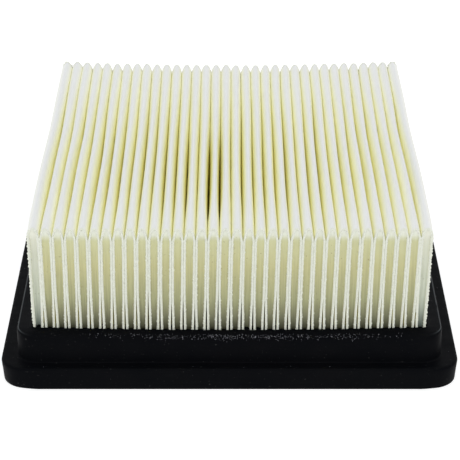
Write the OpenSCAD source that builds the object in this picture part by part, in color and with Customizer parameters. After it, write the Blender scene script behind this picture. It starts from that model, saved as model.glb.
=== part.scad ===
// Pleated panel air filter for a motorcycle airbox.
//
// One sheet of filter paper is folded into a block of tall pleats. Both ends of every pleat are
// closed with a strip of hot-melt, and the foot of the block is moulded into a soft polyurethane
// frame. The frame has a flat flange, which the airbox clamps, and a raised collar round the
// pleats. A wire screen under the block holds the folds up against the suction.
//
// Millimetres. The origin is at the middle of the underside, +Z is up and the folds run along Y.

/* [Pleat block] */
// Number of pleats side by side
pleat_count = 34; // [6:1:40]
// Distance from one crest to the next
pleat_pitch = 4.2; // [3.8:0.1:6]
// Length of the folds, front to back
block_depth = 156; // [80:1:220]
// Height of the crests above the collar
exposed_h = 40.5; // [20:0.5:60]
// Thickness of the filter paper
paper_t = 0.8; // [0.5:0.05:0.9]
// Gap between neighbouring pleats at the foot
foot_gap = 0.6; // [0.5:0.05:1.2]
// Gap between neighbouring pleats higher up
belly_gap = 0.3; // [0.2:0.05:0.5]
// Height of the rounded tip of each crest
tip_h = 2; // [1:0.5:3]
// Half width of that tip, before the pleat swells to its full width
tip_half = 1.1; // [0.9:0.05:1.4]
// How far below its crest a pleat has its full width
arch_h = 7; // [5:0.5:12]

/* [End seals] */
// How far the hot-melt sits back from the cut edge of the paper
seal_recess = 1.2; // [0.6:0.1:4]
// Length of the hot-melt along the fold
seal_t = 3; // [2:0.5:6]

/* [Seal frame] */
// Thickness of the flange
flange_t = 8.4; // [7.5:0.1:12]
// How far the flange reaches out past the pleats at the sides
flange_side_reach = 11.8; // [9:0.1:16]
// How far it reaches out past them at the front and rear
flange_end_reach = 10.6; // [9:0.1:16]
// Corner radius of the flange
flange_corner_r = 9.5; // [3:0.1:12]
// Height of the collar above the flange
collar_h = 11.3; // [6:0.1:14]
// How far the collar reaches out past the pleats
collar_reach = 5.9; // [4:0.1:7]
// Corner radius of the collar
collar_corner_r = 7.5; // [3.5:0.1:9]
// Rounding of the collar's top edge
collar_edge_r = 3; // [1:0.1:3.4]
// Width of the ledge that carries the screen and the pleats
ledge_w = 4; // [2.5:0.5:6]
// Thickness of that ledge, and so the depth of the outlet recess
ledge_t = 5.5; // [5:0.1:6]

/* [Support screen] */
// Diameter of the screen wire
wire_d = 0.6; // [0.4:0.05:0.8]
// Spacing of the screen wires
wire_pitch = 4.2; // [3:0.1:8]

/* [Hidden] */
$fn = 48;
arc_steps = 5;
arch_steps = 8;
block_w = pleat_count * pleat_pitch;
frame_h = flange_t + collar_h;
crest_z = frame_h + exposed_h;
fold_z = ledge_t + 2 * wire_d;
belly_half = (pleat_pitch - belly_gap) / 2;
foot_half = (pleat_pitch - foot_gap) / 2;
belly_z = crest_z - arch_h - exposed_h * 0.35;
bend_in_r = foot_gap / 2;
bend_out_r = bend_in_r + paper_t;
bend_z = fold_z + bend_out_r;
pocket_w = block_w - foot_gap;
screen_clear = 0.4;

// ---- Section of one pleat ----

function pleat_x(i) = (i - (pleat_count - 1) / 2) * pleat_pitch;

// Half width of the arch at a depth below its top: a rounded tip that goes on swelling to `half`.
function arch_half(depth, height, half) =
    let (tip = tip_half * half / belly_half)
    tip * sqrt(sin(90 * min(1, depth / tip_h))) + (half - tip) * sin(90 * min(1, depth / height));

// Points up the left face of a pleat: straight out of the frame, swelling to the belly, then the
// arch. `inset` is 0 on the outside of the paper and its thickness on the inside.
function left_face(inset) =
    let (top_z = crest_z - inset * 1.15, height = arch_h - inset * 1.15)
    concat(
        [[-foot_half + inset, frame_h], [-belly_half + inset, belly_z]],
        [
            for (k = [0 : arch_steps])
            let (depth = height * pow(1 - k / arch_steps, 2))
            [-arch_half(depth, height, belly_half - inset), top_z - depth]
        ]
    );

// The same face seen in a mirror, from the crest down, without the crest point itself.
function right_face(inset) =
    let (left = left_face(inset))
    [for (k = [len(left) - 2 : -1 : 0]) [-left[k][0], left[k][1]]];

function whole_pleat(inset) = concat(left_face(inset), right_face(inset));

// The bend at the foot of the valley to the right of pleat i, from left to right.
function valley_bend(i, r) =
    [
        for (k = [0 : arc_steps])
        let (a = 180 + 180 * k / arc_steps)
        [pleat_x(i) + pleat_pitch / 2 + r * cos(a), bend_z + r * sin(a)]
    ];

function shifted(points, dx) = [for (p = points) [p[0] + dx, p[1]]];

function reversed(points) = [for (k = [len(points) - 1 : -1 : 0]) points[k]];

// One side of the sheet across the whole block, without its two cut ends.
function sheet_side(inset, bend_r) =
    [
        for (i = [0 : pleat_count - 1])
        each concat(
            shifted(whole_pleat(inset), pleat_x(i)),
            i < pleat_count - 1 ? valley_bend(i, bend_r) : []
        )
    ];

module sheet_section() {
    end_x = pleat_x(pleat_count - 1) + foot_half;
    dirty_side = concat([[-end_x, fold_z]], sheet_side(0, bend_in_r), [[end_x, fold_z]]);
    clean_side = concat(
        [[-end_x + paper_t, fold_z]], sheet_side(paper_t, bend_out_r), [[end_x - paper_t, fold_z]]
    );
    polygon(concat(dirty_side, reversed(clean_side)));
}

// The space inside one pleat, down to the level of the bends.
module pleat_inside() {
    foot_x = foot_half - paper_t;
    polygon(concat([[-foot_x, bend_z]], whole_pleat(paper_t), [[foot_x, bend_z]]));
}

// Stands a section up and draws it out along Y, centred on y.
module along_y(y, length) {
    translate([0, y + length / 2, 0]) rotate([90, 0, 0]) linear_extrude(length) children();
}

// ---- Blocks with round corners ----

module rounded_plan(w, d, r) {
    square([w, d - 2 * r], center = true);
    square([w - 2 * r, d], center = true);
    for (x = [-1, 1], y = [-1, 1])
        translate([x * (w / 2 - r), y * (d / 2 - r)]) circle(r);
}

// Half section of a slab with a rounded top edge: `half` wide and `e` high.
module edge_section(half, e) {
    square([half - e, e]);
    translate([half - e, 0]) intersection() {
        circle(e);
        square(e);
    }
}

module both_ways(length) {
    rotate([90, 0, 0]) linear_extrude(length, center = true) {
        children();
        mirror([1, 0]) children();
    }
}

// The top layer of a block, with round corners and a round upper edge.
module rounded_cap(w, d, r, e) {
    both_ways(d - 2 * r) edge_section(w / 2, e);
    rotate([0, 0, 90]) both_ways(w - 2 * r) edge_section(d / 2, e);
    for (k = [0 : 3]) {
        sx = (k == 0 || k == 3) ? 1 : -1;
        sy = k < 2 ? 1 : -1;
        translate([sx * (w / 2 - r), sy * (d / 2 - r), 0])
            rotate([0, 0, 90 * k]) rotate_extrude(angle = 90) edge_section(r, e);
    }
}

module centred_box(w, d, z0, z1) {
    translate([-w / 2, -d / 2, z0]) cube([w, d, z1 - z0]);
}

// ---- The pieces ----

// Moulded polyurethane: flange, collar, pocket for the block and the outlet through the ledge.
module seal_frame() {
    collar_w = block_w + 2 * collar_reach;
    collar_d = block_depth + 2 * collar_reach;
    color([0.05, 0.05, 0.055]) difference() {
        union() {
            linear_extrude(flange_t)
                rounded_plan(
                    block_w + 2 * flange_side_reach, block_depth + 2 * flange_end_reach,
                    flange_corner_r
                );
            linear_extrude(frame_h - collar_edge_r)
                rounded_plan(collar_w, collar_d, collar_corner_r);
            translate([0, 0, frame_h - collar_edge_r])
                rounded_cap(collar_w, collar_d, collar_corner_r, collar_edge_r);
        }
        centred_box(pocket_w, block_depth, ledge_t, frame_h + 1);
        centred_box(pocket_w - 2 * ledge_w, block_depth - 2 * ledge_w, -1, ledge_t + 1);
    }
}

// One sheet of cream paper, folded into all the pleats.
module pleated_paper() {
    color([0.90, 0.88, 0.76]) along_y(0, block_depth) sheet_section();
}

// One closed end inside every pleat, standing back from the paper's cut edge.
module end_seals(side) {
    y = side * (block_depth / 2 - seal_recess - seal_t / 2);
    color([0.74, 0.70, 0.50])
        for (i = [0 : pleat_count - 1])
            translate([pleat_x(i), 0, 0]) along_y(y, seal_t) pleat_inside();
}

module front_end_seals() {
    end_seals(-1);
}

module rear_end_seals() {
    end_seals(1);
}

// Straight wires at one level, `span` of them wide and `length` long, running along X.
module wire_row(span, length, z) {
    count = floor((span - wire_d) / wire_pitch);
    color([0.62, 0.63, 0.64])
        for (i = [0 : count])
            translate([0, (i - count / 2) * wire_pitch, z])
                rotate([0, 90, 0]) cylinder(h = length, d = wire_d, center = true);
}

// The lower wires of the screen, which lie on the ledge and run along the folds.
module screen_long_wires() {
    rotate([0, 0, 90])
        wire_row(pocket_w - 2 * ledge_w, block_depth - screen_clear, ledge_t + wire_d / 2);
}

// The upper wires, which cross under the folds and carry them.
module screen_cross_wires() {
    wire_row(block_depth - 2 * ledge_w, pocket_w - screen_clear, ledge_t + wire_d * 1.5);
}

seal_frame();
pleated_paper();
front_end_seals();
rear_end_seals();
screen_long_wires();
screen_cross_wires();
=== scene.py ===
"""Looks of a pleated panel air filter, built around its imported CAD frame.

The folded paper, its cut edges, the hot-melt closures, the moulded polyurethane frame and the
woven screen are modelled here as meshes. All lengths are in metres, +Z is up, and the folds run
along Y.
"""
import math

import bpy
import numpy as np
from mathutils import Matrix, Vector


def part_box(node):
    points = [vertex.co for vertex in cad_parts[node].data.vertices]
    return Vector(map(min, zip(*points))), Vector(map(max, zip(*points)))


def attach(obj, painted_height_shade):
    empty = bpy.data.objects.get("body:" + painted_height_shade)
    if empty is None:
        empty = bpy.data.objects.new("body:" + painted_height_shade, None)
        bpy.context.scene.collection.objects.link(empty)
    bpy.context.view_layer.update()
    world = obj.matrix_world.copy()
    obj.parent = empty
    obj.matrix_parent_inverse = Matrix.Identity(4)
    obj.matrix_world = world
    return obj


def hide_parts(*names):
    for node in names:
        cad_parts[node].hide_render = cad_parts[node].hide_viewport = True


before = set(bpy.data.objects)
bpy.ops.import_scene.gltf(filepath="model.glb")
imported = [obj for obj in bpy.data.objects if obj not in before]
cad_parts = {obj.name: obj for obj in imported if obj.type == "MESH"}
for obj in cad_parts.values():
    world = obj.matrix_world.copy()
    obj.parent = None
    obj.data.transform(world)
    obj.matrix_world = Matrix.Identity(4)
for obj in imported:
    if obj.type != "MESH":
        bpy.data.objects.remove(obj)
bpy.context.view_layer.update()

MM = 0.001
rng = np.random.default_rng(20)

# ---- Sizes ----

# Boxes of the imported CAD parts.
PAPER_LO, PAPER_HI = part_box("pleated_paper")
FRAME_LO, FRAME_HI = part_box("seal_frame")
LONG_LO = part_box("screen_long_wires")[0]
CROSS_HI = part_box("screen_cross_wires")[1]

# Dimensions of those parts that their boxes don't tell.
PLEATS = 34
PAPER_T = 0.8 * MM
BELLY_GAP = 0.3 * MM
FOOT_GAP = 0.6 * MM
FLANGE_T = 8.4 * MM
COLLAR_REACH = 5.9 * MM
LEDGE_W = 4.0 * MM
WIRE_D = 0.6 * MM

PITCH = (PAPER_HI.x - PAPER_LO.x + BELLY_GAP) / PLEATS
FOOT_HALF = (PITCH - FOOT_GAP) / 2
FOLD_Z = PAPER_LO.z
CREST_Z = PAPER_HI.z
FOOT_Z = FRAME_HI.z
BEND_Z = FOLD_Z + FOOT_GAP / 2 + PAPER_T
EXPOSED = CREST_Z - FOOT_Z
BLOCK_HALF_W = PLEATS * PITCH / 2
BLOCK_HALF_D = PAPER_HI.y
SIDE_REACH = FRAME_HI.x - BLOCK_HALF_W
END_REACH = FRAME_HI.y - BLOCK_HALF_D

# How far the middle of the block has settled: its crests at the rear, and its foot with the collar.
CREST_SAG = 1.7 * MM
FOOT_SAG = 1.1 * MM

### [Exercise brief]
Will you return exactly the lines above from the one with "along the folds." down to the one with "cad_parts[node].hide_render = cad_parts[node].hide_viewport", counting both as part of the range?

### [Result of the task]
// The lower wires of the screen, which lie on the ledge and run along the folds.
module screen_long_wires() {
    rotate([0, 0, 90])
        wire_row(pocket_w - 2 * ledge_w, block_depth - screen_clear, ledge_t + wire_d / 2);
}

// The upper wires, which cross under the folds and carry them.
module screen_cross_wires() {
    wire_row(block_depth - 2 * ledge_w, pocket_w - screen_clear, ledge_t + wire_d * 1.5);
}

seal_frame();
pleated_paper();
front_end_seals();
rear_end_seals();
screen_long_wires();
screen_cross_wires();
=== scene.py ===
"""Looks of a pleated panel air filter, built around its imported CAD frame.

The folded paper, its cut edges, the hot-melt closures, the moulded polyurethane frame and the
woven screen are modelled here as meshes. All lengths are in metres, +Z is up, and the folds run
along Y.
"""
import math

import bpy
import numpy as np
from mathutils import Matrix, Vector


def part_box(node):
    points = [vertex.co for vertex in cad_parts[node].data.vertices]
    return Vector(map(min, zip(*points))), Vector(map(max, zip(*points)))


def attach(obj, painted_height_shade):
    empty = bpy.data.objects.get("body:" + painted_height_shade)
    if empty is None:
        empty = bpy.data.objects.new("body:" + painted_height_shade, None)
        bpy.context.scene.collection.objects.link(empty)
    bpy.context.view_layer.update()
    world = obj.matrix_world.copy()
    obj.parent = empty
    obj.matrix_parent_inverse = Matrix.Identity(4)
    obj.matrix_world = world
    return obj


def hide_parts(*names):
    for node in names:
        cad_parts[node].hide_render = cad_parts[node].hide_viewport = True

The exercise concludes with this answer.